Williams pointed out that Crook County has a very high tobacco use average among youth, compared to the rest of the state. In an Oregon Health Teens survey from 2009, 17 percent of eighth graders in Crook County used tobacco. This is in comparison to nine percent state-wide. Twenty-five percent of 11th graders in Crook County used tobacco in 2009, and in the state of Oregon, the average was 16 percent.
Williams said they recommended deleting the verbage in the policy that read, “The district will not contract with other public or private alternative schools that allow student tobacco use on campus,” because not all community colleges or universities have adopted tobacco-free campus policies.
Williams said that the district discussed the promoting of the tobacco-free campus policy at sporting events and other appropriate events.
“That is really positive,” she added.
Another addition to the policy included the fact that any person who distributes, sells, or causes to be sold, tobacco in any form to a person under 18 years of age commits a Class A Violation and is subject to a fine of not less than $220 and not exceeding $2,000.

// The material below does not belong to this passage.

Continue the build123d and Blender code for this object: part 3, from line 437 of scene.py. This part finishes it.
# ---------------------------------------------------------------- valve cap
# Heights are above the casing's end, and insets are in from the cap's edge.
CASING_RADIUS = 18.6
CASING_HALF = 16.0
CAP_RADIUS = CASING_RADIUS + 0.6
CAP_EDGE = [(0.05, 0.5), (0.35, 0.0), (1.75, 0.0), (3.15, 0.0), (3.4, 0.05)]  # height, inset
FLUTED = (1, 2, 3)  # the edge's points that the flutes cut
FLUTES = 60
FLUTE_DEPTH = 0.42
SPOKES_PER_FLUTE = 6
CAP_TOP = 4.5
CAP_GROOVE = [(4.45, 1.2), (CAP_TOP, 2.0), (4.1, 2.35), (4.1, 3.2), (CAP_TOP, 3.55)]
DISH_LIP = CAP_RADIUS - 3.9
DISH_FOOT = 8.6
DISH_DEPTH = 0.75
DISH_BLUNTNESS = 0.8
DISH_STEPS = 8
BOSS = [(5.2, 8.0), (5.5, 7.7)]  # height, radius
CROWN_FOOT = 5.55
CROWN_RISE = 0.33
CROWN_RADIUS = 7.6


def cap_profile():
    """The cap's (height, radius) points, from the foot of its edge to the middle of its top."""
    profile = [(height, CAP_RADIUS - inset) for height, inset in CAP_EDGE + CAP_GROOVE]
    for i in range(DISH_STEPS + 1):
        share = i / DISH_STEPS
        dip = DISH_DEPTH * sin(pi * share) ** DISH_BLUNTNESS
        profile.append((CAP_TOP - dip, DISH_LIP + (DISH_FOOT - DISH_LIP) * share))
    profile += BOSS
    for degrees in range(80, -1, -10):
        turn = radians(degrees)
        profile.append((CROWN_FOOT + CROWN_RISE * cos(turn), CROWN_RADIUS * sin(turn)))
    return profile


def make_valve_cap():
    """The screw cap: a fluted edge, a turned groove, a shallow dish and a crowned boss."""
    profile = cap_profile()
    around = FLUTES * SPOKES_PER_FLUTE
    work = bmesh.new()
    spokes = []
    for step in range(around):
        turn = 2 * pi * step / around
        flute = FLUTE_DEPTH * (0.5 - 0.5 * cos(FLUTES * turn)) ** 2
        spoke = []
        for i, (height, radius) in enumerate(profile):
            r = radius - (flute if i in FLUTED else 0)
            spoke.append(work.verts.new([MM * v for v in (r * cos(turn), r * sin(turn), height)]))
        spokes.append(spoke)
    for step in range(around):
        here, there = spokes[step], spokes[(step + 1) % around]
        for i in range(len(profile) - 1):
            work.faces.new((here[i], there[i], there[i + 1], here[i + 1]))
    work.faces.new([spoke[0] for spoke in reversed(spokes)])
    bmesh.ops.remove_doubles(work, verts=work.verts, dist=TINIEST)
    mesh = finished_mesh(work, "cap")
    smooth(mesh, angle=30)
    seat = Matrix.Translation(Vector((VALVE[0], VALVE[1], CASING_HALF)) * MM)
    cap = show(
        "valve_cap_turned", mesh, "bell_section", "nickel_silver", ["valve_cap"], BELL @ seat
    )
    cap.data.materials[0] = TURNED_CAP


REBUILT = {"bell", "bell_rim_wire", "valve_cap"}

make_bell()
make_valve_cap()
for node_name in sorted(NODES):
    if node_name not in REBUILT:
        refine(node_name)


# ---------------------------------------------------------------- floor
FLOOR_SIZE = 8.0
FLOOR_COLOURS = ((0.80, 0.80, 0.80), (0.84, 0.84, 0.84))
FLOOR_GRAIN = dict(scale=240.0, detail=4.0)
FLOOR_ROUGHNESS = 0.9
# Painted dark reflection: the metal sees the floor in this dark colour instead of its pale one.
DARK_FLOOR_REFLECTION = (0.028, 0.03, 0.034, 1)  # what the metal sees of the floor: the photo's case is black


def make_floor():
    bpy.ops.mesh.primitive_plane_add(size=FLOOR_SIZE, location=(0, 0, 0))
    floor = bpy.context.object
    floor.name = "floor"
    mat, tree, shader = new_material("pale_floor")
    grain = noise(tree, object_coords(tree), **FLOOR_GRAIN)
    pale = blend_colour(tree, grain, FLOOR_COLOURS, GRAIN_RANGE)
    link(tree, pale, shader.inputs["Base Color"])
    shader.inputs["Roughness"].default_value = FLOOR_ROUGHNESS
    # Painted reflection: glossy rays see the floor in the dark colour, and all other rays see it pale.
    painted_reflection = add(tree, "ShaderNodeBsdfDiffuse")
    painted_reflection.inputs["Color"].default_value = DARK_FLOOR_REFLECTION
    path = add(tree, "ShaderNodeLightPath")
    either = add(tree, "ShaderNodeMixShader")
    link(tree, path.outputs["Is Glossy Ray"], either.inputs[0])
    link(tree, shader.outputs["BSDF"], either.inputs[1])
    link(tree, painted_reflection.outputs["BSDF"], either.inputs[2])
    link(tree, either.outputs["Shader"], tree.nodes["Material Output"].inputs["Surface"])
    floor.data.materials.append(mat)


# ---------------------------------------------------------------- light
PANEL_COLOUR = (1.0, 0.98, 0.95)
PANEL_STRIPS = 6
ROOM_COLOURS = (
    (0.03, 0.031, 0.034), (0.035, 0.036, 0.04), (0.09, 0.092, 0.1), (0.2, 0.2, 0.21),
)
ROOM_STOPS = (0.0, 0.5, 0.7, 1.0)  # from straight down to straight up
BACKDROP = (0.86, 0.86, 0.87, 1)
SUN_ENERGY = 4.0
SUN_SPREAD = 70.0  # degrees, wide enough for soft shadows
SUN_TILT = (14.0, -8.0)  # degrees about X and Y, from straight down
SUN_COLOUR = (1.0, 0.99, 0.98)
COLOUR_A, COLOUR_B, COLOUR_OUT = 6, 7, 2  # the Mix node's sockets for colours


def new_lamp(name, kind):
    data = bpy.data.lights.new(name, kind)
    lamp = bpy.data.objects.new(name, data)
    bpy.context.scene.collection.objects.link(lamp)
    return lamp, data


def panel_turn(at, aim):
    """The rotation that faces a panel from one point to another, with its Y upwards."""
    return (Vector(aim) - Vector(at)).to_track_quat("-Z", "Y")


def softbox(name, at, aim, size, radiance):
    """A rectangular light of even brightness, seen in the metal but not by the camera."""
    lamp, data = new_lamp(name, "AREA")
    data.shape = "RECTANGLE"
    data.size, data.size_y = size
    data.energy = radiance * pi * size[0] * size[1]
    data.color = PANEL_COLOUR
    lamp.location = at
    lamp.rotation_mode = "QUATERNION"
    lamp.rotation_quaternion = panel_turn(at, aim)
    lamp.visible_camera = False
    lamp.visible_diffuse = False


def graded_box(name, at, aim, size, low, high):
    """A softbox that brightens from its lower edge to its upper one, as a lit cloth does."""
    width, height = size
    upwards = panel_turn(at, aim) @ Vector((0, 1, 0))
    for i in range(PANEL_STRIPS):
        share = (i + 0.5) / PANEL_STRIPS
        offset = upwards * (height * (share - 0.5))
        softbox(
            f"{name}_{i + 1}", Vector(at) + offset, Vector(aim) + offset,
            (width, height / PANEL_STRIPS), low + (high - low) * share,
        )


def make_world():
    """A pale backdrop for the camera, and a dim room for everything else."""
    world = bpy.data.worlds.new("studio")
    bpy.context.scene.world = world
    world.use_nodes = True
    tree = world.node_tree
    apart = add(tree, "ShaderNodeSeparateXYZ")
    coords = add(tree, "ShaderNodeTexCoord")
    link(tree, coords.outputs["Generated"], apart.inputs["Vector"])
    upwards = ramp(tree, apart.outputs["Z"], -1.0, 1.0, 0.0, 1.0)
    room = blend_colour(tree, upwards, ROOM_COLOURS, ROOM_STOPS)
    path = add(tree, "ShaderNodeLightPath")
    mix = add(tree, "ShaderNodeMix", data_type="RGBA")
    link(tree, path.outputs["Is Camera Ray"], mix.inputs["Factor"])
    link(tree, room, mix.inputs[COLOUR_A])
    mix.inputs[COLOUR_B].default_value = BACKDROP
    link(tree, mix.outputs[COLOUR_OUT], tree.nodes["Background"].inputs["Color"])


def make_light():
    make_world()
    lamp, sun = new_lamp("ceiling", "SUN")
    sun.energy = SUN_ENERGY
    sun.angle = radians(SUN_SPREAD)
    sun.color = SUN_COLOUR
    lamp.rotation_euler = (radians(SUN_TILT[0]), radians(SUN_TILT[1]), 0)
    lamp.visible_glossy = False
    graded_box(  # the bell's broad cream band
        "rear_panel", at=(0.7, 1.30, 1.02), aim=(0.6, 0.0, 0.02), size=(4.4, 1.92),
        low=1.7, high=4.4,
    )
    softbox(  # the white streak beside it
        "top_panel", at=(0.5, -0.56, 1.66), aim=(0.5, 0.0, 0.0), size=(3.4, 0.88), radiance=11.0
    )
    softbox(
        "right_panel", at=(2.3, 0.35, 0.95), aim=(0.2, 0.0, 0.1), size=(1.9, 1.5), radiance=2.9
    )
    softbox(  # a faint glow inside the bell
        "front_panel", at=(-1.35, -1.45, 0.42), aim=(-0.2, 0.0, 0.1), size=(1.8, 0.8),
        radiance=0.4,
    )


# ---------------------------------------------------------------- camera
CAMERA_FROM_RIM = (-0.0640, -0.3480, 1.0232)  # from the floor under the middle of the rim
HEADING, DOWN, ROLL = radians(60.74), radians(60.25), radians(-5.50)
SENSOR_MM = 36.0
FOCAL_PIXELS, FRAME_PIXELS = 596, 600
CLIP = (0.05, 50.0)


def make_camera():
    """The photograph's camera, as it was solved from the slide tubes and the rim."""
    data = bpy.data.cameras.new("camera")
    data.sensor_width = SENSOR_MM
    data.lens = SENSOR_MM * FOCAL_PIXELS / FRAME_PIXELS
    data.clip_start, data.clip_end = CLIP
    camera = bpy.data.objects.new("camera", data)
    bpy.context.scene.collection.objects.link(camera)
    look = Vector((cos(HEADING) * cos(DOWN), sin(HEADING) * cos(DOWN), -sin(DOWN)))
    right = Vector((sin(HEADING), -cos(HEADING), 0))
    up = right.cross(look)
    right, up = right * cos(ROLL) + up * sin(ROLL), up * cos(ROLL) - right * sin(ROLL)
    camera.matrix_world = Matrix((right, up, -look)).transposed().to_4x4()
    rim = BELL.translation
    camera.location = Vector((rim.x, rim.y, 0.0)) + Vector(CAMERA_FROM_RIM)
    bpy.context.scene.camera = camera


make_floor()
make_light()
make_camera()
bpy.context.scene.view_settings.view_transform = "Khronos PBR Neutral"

Williams said that the policy includes an emphasis for in-school suspension versus out-of-school suspension or expulsion for early offenses. A part of this in-school suspension would include a tobacco-education program class.
“That is a real positive, because that hasn’t happened in the past,” exclaimed Williams.
She added that the class would be facilitated by the supervisor for the in-school suspension, and the education would be provided by the Crook County Health Department.
Yecha said they have worked through three-to-four drafts, and the policy revisions have been an ongoing process.
“We are still working on it,” he added.
The board should make a decision on the final policy on Dec. 17.